LOAD FACTOR: Average capacity utilization by a customer relative to total or maximum available capacity (peak utilization). Expressed as a percentage of average to maximum. Customers with a 100% load factor use their maximum capacity every day. A customer with a 50% load factor uses their capacity only half of the time.

MARKETER: A company or individual that sells gas, transportation, storage services, or any combination of these services. Generally, the term is used to identify a company that sells gas to an end user or LDC. Marketing companies affiliated with regulated companies, such as pipelines, are called Marketing Affiliates or Affiliated Marketers.

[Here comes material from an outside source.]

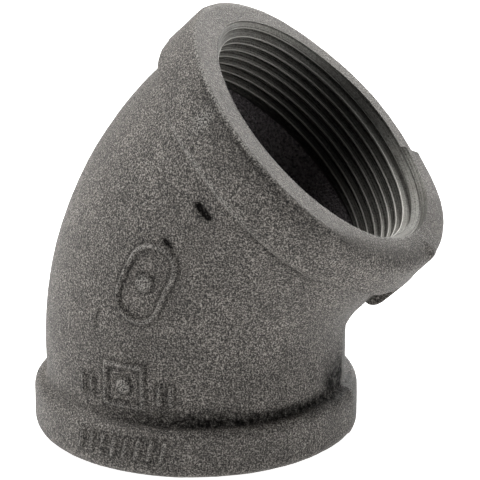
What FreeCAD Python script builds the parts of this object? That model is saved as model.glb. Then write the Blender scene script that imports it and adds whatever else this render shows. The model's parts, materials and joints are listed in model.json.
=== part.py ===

MCF: The volume of natural gas which occupies 1,000 cubic feet when such gas is at a temperature of 60 degrees Fahrenheit and at a standard pressure of approximately 15 pounds per square inch.

MDQ: Maximum Daily Quantity- The maximum quantity of gas a customer can take/request under a contract on any one day. MDQ's may vary by month or season. It is not unusual for the MDQ to be higher during the winter (as compared to summer).

MMBTU: A measurement of gas based on a standard heat value or stored energy. A million British Thermal Units, where a BTU is the amount of heat necessary to raise one pound of water one degree Fahrenheit.

OPERATIONAL FLOW ORDER: Orders which are issued by a pipeline to protect the operational integrity of the system. The orders may either restrict service or require actions by shippers to correct the problem.

PEAK DAY: The day on which the maximum load is consumed or produced in a stated period of time.

STORAGE FIELD: A place to store natural gas supplies for use at a later time. Can be an old gas field, developed salt dome or liquefied natural gas tank. Advantages including having gas closer to end-use markets, ability to offset supply disruptions during cold weather, and avoidance of pipeline bottlenecks during peak usage.

SWING LOAD: The daily volume of gas taken or consumed above the base load quantity of gas.